At about 9:17 p.m., Lynn police Officers David Brown and *750Edward Pettitas arrived at the scene, having been dispatched to the area in response to a report of a fight. The officers were driving a marked cruiser. As they pulled up in front of Loft’s Market, Brown observed several youths who were congregated together run away from the area in different directions. Then, as Brown exited his cruiser, he observed Townsend staggering on the sidewalk.
Brown asked Townsend what had happened, and Townsend responded that two males and a female had accosted him after he had purchased some ice cream in the store, and then had assaulted him when he had refused to stop and talk with them. Townsend further stated that one of the males was named “Alan,” and he provided a description of the other male. He also stated that the female was named “Alice” and lived in the area. Brown observed that Townsend’s left eye was red and beginning to swell, that he had welt-like marks on his shoulders and back, and that he had other abrasions on other parts of his body.
The officers then attempted to interview other youths who had remained in the area, but each of them stated that they had not seen anything. The officers also searched the area, but they could find neither the belt that Townsend said had been used to hit him, nor the ice cream that he said he had purchased in the store. The officers also drove Townsend around the block in an attempt to find suspects, but Townsend was not able to identify anyone.
Subsequently, however, the officers took Townsend to the police station and, after photographing his injuries, prepared and showed him a photographic array of six individuals, including the juvenile. At that time, Townsend identified the juvenile as his assailant. The juvenile was subsequently arrested.
The defense. The juvenile called three witnesses, including his father, Alice A., and Charles C.,4 an acquaintance of both Townsend and the juvenile. The juvenile’s father testified that he had seen his son at about 8:30 p.m. on the evening in question and his son was not wearing any belt at that time. The juvenile’s father further testified that he had also seen his son *751on the following morning and, at that time, his son had red marks on his arm and his “face was puffed up a little.”
Alice A. testified that it was Townsend, rather than the juvenile, who had started the fight. More specifically, Alice A. testified that she had been walking toward Charles C.’s house on the evening in question and had encountered Townsend walking from the direction of the market. Alice A. further testified that, at that time, Townsend had attempted to talk to her and, when she refused, had grabbed her and attempted to stop her. At that point, Alice A. had called out to the juvenile, who was standing nearby. When the juvenile asked Townsend what he was doing, Townsend had shoved the juvenile and the two had begun to fight. Alice A. further testified that, at some point, a “tall, black kid” appeared “out of nowhere,” and began kicking both Townsend and the juvenile.
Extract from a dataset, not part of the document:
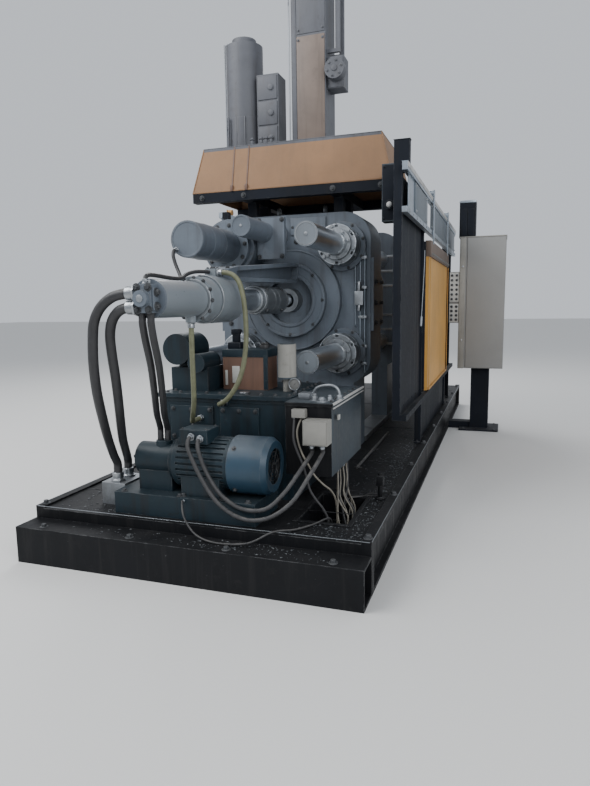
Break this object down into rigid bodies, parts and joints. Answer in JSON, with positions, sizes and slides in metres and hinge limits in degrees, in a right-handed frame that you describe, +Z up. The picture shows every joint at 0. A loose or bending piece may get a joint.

Finally, Charles C. testified that he had broken up the fight between Townsend and the juvenile before the police had arrived. Charles C. testified that he had not seen any third person involved in the fight and did not know whether the juvenile had left the area before or after the police had arrived.
1. Admission of photographic array. The judge, over the juvenile’s objection, allowed the Commonwealth to introduce evidence of Townsend’s pretrial identification of the juvenile from the photographic array shown to him at the police station, as well as the array itself. The juvenile claims that admission of the array violated his right to a fair trial since it failed to meet any need of the prosecution and was highly prejudicial to the juvenile.
It is well settled, however, that such arrays may be admitted in evidence if the prosecutor “shows some need for their introduction, they are offered in a form that does not imply a prior criminal record, and the manner of their introduction does not call attention to their source.” Commonwealth v. McAfee, 430 Mass. 483, 493 (1999). See Commonwealth v. Smith, 29 Mass. App. Ct. 449, 451 (1990). In the present case, even though the juvenile was not contesting identity, the array was still “relevant to explain ‘how the accusing finger came to be pointed at the defendant’ ” (citation omitted). Commonwealth v. McAfee, supra. Prior to being shown the array, Townsend had been able to identify his assailant *752only by his first name. Moreover, none of the photographs included in the array had any markings identifying them as mugshots.5 The judge also clearly instructed the jury that there were many different reasons for the police to have such photographs and that no adverse inference was therefore to be drawn against the juvenile because the police had his photograph. In these circumstances, it was within the judge’s discretion to allow the array to be admitted as part of the context of the victim’s out-of-court identification of the juvenile. Id. at 493-494.
The juvenile’s reliance on Commonwealth v. Smith, 21 Mass. App. Ct. 619 (1986), S.C., 400 Mass. 1002 (1987), is misplaced. In that case, the photograph introduced by the Commonwealth had not been used as part of any prearrest identification procedure and, indeed, it was taken under circumstances completely different from those represented by the prosecutor, and relied on by the judge, at the time of its admission. Commonwealth v. Smith, 21 Mass. App. Ct. at 621-623. Here, by contrast, the array was in fact used as part of a crucial prearrest identification procedure, and there was nothing to suggest that the photographs included in the array were acquired in connection with prior crimes.
We conclude that the judge could properly allow the array to be admitted.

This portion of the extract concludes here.